Required work :: Quote, please, the line with "What FreeCAD Python", the line with "V = FreeCAD.Vector", and every line between them, exactly and with nothing else.

Scripts that build objects
============

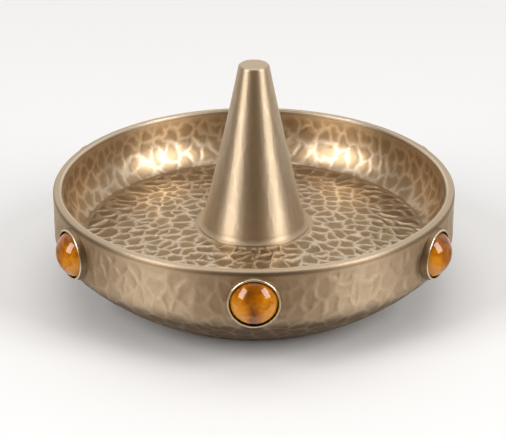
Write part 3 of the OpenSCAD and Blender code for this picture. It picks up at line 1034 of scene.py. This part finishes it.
def softbox(name, azimuth, elevation, distance, width, height, radiance):
    """A soft light that faces the dish. Azimuth 0 is at the camera and 90 on the right."""
    a, e = math.radians(azimuth), math.radians(elevation)
    data = bpy.data.lights.new(name, "AREA")
    data.shape = "RECTANGLE"
    data.size = width
    data.size_y = height
    data.energy = radiance * math.pi * width * height
    light = bpy.data.objects.new(name, data)
    bpy.context.collection.objects.link(light)
    direction = Matrix.Rotation(a, 3, "Z") @ Matrix.Rotation(-e, 3, "X") @ Vector((0, -1, 0))
    light.location = direction * distance
    light.rotation_mode = "QUATERNION"
    light.rotation_quaternion = direction.to_track_quat("Z", "Y")
    light.visible_camera = False
    return light


softbox("softbox_left", -59, 30, 1.4, 0.62, 1.0, 7.4)
softbox("softbox_right", 63, 30, 1.4, 0.62, 1.0, 7.4)
softbox("softbox_top", 180, 82, 0.9, 0.7, 0.7, 0.8)
softbox("fill", 0, 65, 1.4, 1.2, 1.2, 1.1).visible_glossy = False

# %% [markdown]
# The rest of the light is the sky of the studio: white behind and above the dish, darker
# towards the camera's side. Rays that come straight from the camera see plain white instead,
# as the picture's background. Rays that metal mirrors or glass lets through see that white
# too, but only behind the dish, where the backdrop hangs. Below the horizon the sky has the
# colour of the cards, which mirrored rays reach through the covered paper.

# %% Studio sky
SKY_TILT, SKY_LEAN = 0.35, 0.15
SKY_DARK, SKY_BRIGHT = -0.2, 0.8
BACKDROP_FROM, BACKDROP_FULL = 0.3, 0.8


def studio_sky():
    world = bpy.data.worlds.new("studio")
    bpy.context.scene.world = world
    world.use_nodes = True
    tree = world.node_tree
    tree.nodes.clear()
    way = add(tree, "ShaderNodeSeparateXYZ", {0: add(tree, "ShaderNodeTexCoord").outputs["Generated"]})
    leaning = add(tree, "ShaderNodeMath", {
        0: way.outputs["X"], 1: SKY_LEAN, 2: way.outputs["Y"]}, operation="MULTIPLY_ADD")
    tipped = add(tree, "ShaderNodeMath", {
        0: way.outputs["Z"], 1: SKY_TILT, 2: leaning.outputs[0]}, operation="MULTIPLY_ADD")
    share = add(tree, "ShaderNodeMapRange", {
        "Value": tipped.outputs[0], "From Min": SKY_DARK, "From Max": SKY_BRIGHT},
        interpolation_type="SMOOTHSTEP")
    above = add(tree, "ShaderNodeMapRange", {"Value": way.outputs["Z"], "From Min": -0.1, "From Max": 0.0})
    air = add(tree, "ShaderNodeMix", {
        0: share.outputs[0], MIX_A: linear("#695844"), MIX_B: linear("#E6E6E6")}, data_type="RGBA")
    sky = add(tree, "ShaderNodeMix", {
        0: above.outputs[0], MIX_A: linear("#B2A089"), MIX_B: air.outputs[MIX_OUT]}, data_type="RGBA")
    ray = add(tree, "ShaderNodeLightPath")
    shiny = add(tree, "ShaderNodeMath", {
        0: ray.outputs["Is Glossy Ray"], 1: ray.outputs["Is Transmission Ray"]},
        operation="ADD", use_clamp=True)
    behind = add(tree, "ShaderNodeMapRange", {
        "Value": way.outputs["Y"], "From Min": BACKDROP_FROM, "From Max": BACKDROP_FULL})
    hanging = add(tree, "ShaderNodeMath", {0: behind.outputs[0], 1: above.outputs[0]}, operation="MULTIPLY")
    mirrored = add(tree, "ShaderNodeMath", {0: shiny.outputs[0], 1: hanging.outputs[0]}, operation="MULTIPLY")
    hung = add(tree, "ShaderNodeMix", {
        0: mirrored.outputs[0], MIX_A: sky.outputs[MIX_OUT], MIX_B: linear("#F0ECE6")}, data_type="RGBA")
    seen = add(tree, "ShaderNodeMix", {
        0: ray.outputs["Is Camera Ray"], MIX_A: hung.outputs[MIX_OUT], MIX_B: (1, 1, 1, 1)},
        data_type="RGBA")
    back = add(tree, "ShaderNodeBackground", {"Color": seen.outputs[MIX_OUT]})
    add(tree, "ShaderNodeOutputWorld", {"Surface": back.outputs[0]})


studio_sky()
bpy.context.scene.view_settings.view_transform = "Standard"
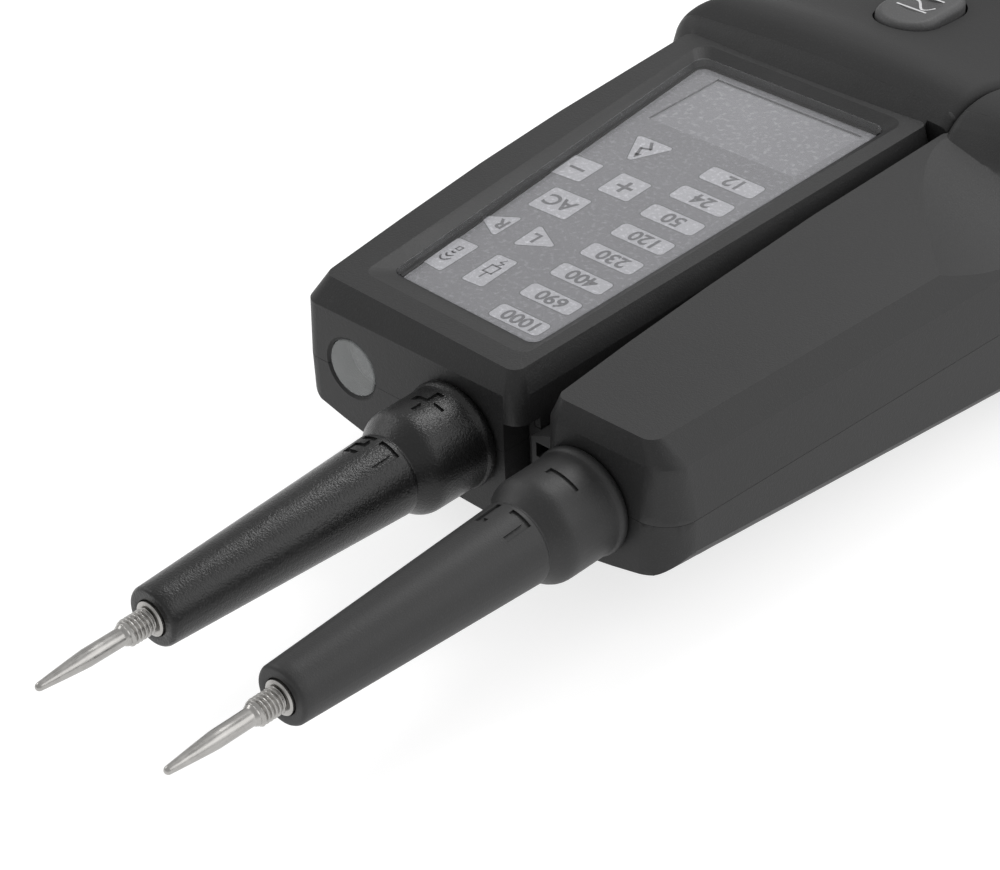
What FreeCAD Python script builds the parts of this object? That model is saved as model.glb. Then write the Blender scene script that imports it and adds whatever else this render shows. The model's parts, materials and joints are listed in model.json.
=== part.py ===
import FreeCAD, Part
import math
import os

os.makedirs("parts", exist_ok=True)
V = FreeCAD.Vector

# ---------------------------------------------------------------- driving dimensions (mm)
# Working frame: origin at the end of the main handle's needle, +X towards the second handle,
# +Y back towards the grips, +Z up out of the display. ORIGIN moves everything to the library frame.
PROBE_PITCH = 19.0          # needle to needle with the handles docked
ORIGIN = V(2.20, 129.27, -14.80)

FRONT_Y = 58.5              # front face of both handles
SHOULDER_Y = 131.0          # where the straight front housing runs into the guard
END_Y = 257.0               # rear end of the grips
PART_Z = 0.5                # parting plane between upper and lower shells
BEVEL_Z = 7.7               # lower edge of the top bevel
TOP_Z = 10.5                # flat top
WALL = 2.0                  # shell wall
SKIN = 1.5                  # soft sleeve thickness
BELLY_X = 4.75              # centre line of the shared rounded belly
BELLY_R = 95.0              # its radius
BELLY_Z0 = -8.85            # its lowest line at the front face
BELLY_SLOPE = -0.052        # and how it drops towards the guard
FIT = 0.30                  # gap between anything that moves past something else

CORE_R = 1.0                # needle core behind the stud
NEEDLE_R = 1.0
POINT_R = 0.48
STUD_R = 1.5                # M3 adaptor thread
STUD_Y0, STUD_Y1 = 10.8, 14.16
FERRULE_R = 1.98
NOSE_Y = 14.5
NOSE_R = 3.4
CONE_Y = 48.0
CONE_R = 4.85
COLLAR_Y = 50.5
COLLAR_R = 6.15
NECK_R = 3.9

WIN_Z = 9.9                 # window surface
WIN_T = 1.2
TORCH = (-16.2, 1.3)        # torch centre in X, Z
TORCH_R = 3.55

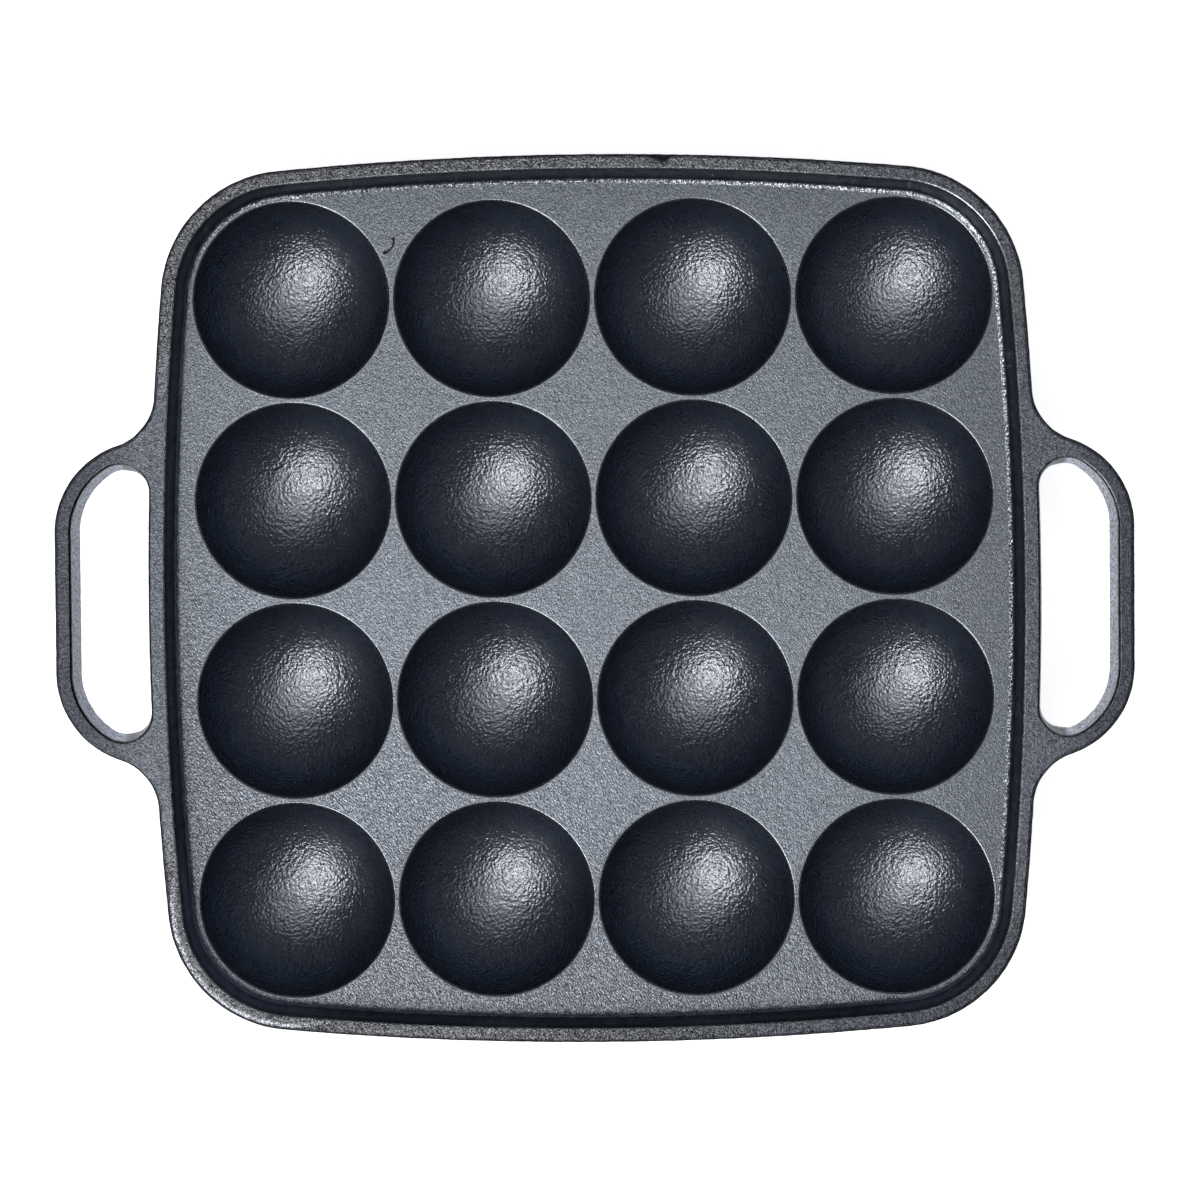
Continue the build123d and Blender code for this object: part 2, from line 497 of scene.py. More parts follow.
class Casting:
    """A mesh in millimetres that grows loop by loop along outlines."""

    def __init__(self, mesh: bmesh.types.BMesh | None = None) -> None:
        """Start empty or on a mesh, with layers for each point's station and play.

        Args:
            mesh: A mesh to go on with, or None for a new one.
        """
        self.mesh = bmesh.new() if mesh is None else mesh
        layers = self.mesh.verts.layers
        self.order = layers.int.get("order") or layers.int.new("order")
        self.play = layers.float.get("play") or layers.float.new("play")

    def ring(self, stations: Sequence[Station], inset: float, height: float) -> Loop:
        """Start a closed loop along an outline.

        Args:
            stations: The outline.
            inset: How far into the metal the loop lies.
            height: Its height.

        Returns:
            The loop's edges.
        """
        made = bmesh.ops.create_circle(self.mesh, cap_ends=False, radius=1, segments=len(stations))
        for index, (vert, station) in enumerate(zip(made["verts"], stations)):
            vert[self.order] = index
            vert.co = station.at(inset, height)
        return list({edge for vert in made["verts"] for edge in vert.link_edges})

    def grow(
        self,
        loop: Sequence[bmesh.types.BMEdge],
        stations: Sequence[Station],
        where: Callable[[Station], Spot],
        play: float = 1.0,
    ) -> Loop:
        """Extrude a loop and set its new points along their stations.

        Args:
            loop: The edges to extrude.
            stations: The outline that the loop's points belong to.
            where: Gives a station's inset and height.
            play: How far the new points may wander when the casting is roughened, 0 to 1.

        Returns:
            The new loop's edges.
        """
        made = bmesh.ops.extrude_edge_only(self.mesh, edges=list(loop))["geom"]
        verts = {item for item in made if isinstance(item, bmesh.types.BMVert)}
        for vert in verts:
            station = stations[vert[self.order]]
            vert.co = station.at(*where(station))
            vert[self.play] = play
        edges = [item for item in made if isinstance(item, bmesh.types.BMEdge)]
        return [edge for edge in edges if verts.issuperset(edge.verts)]

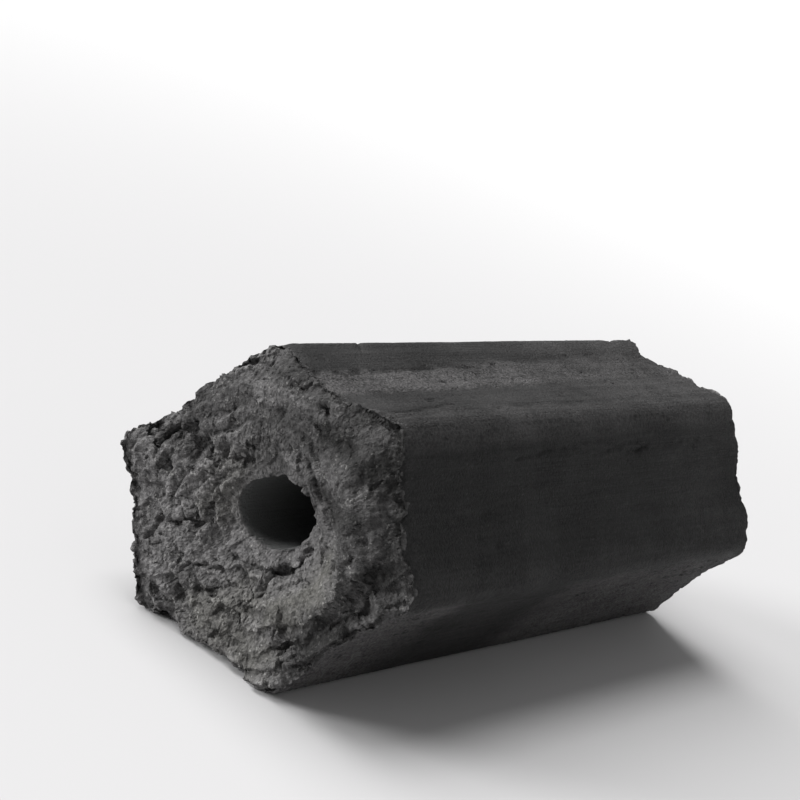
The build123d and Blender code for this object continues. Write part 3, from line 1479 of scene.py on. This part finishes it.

============

Response to this exercise ::
What FreeCAD Python script builds the parts of this object? That model is saved as model.glb. Then write the Blender scene script that imports it and adds whatever else this render shows. The model's parts, materials and joints are listed in model.json.
=== part.py ===
import FreeCAD, Part
import math
import os

os.makedirs("parts", exist_ok=True)
V = FreeCAD.Vector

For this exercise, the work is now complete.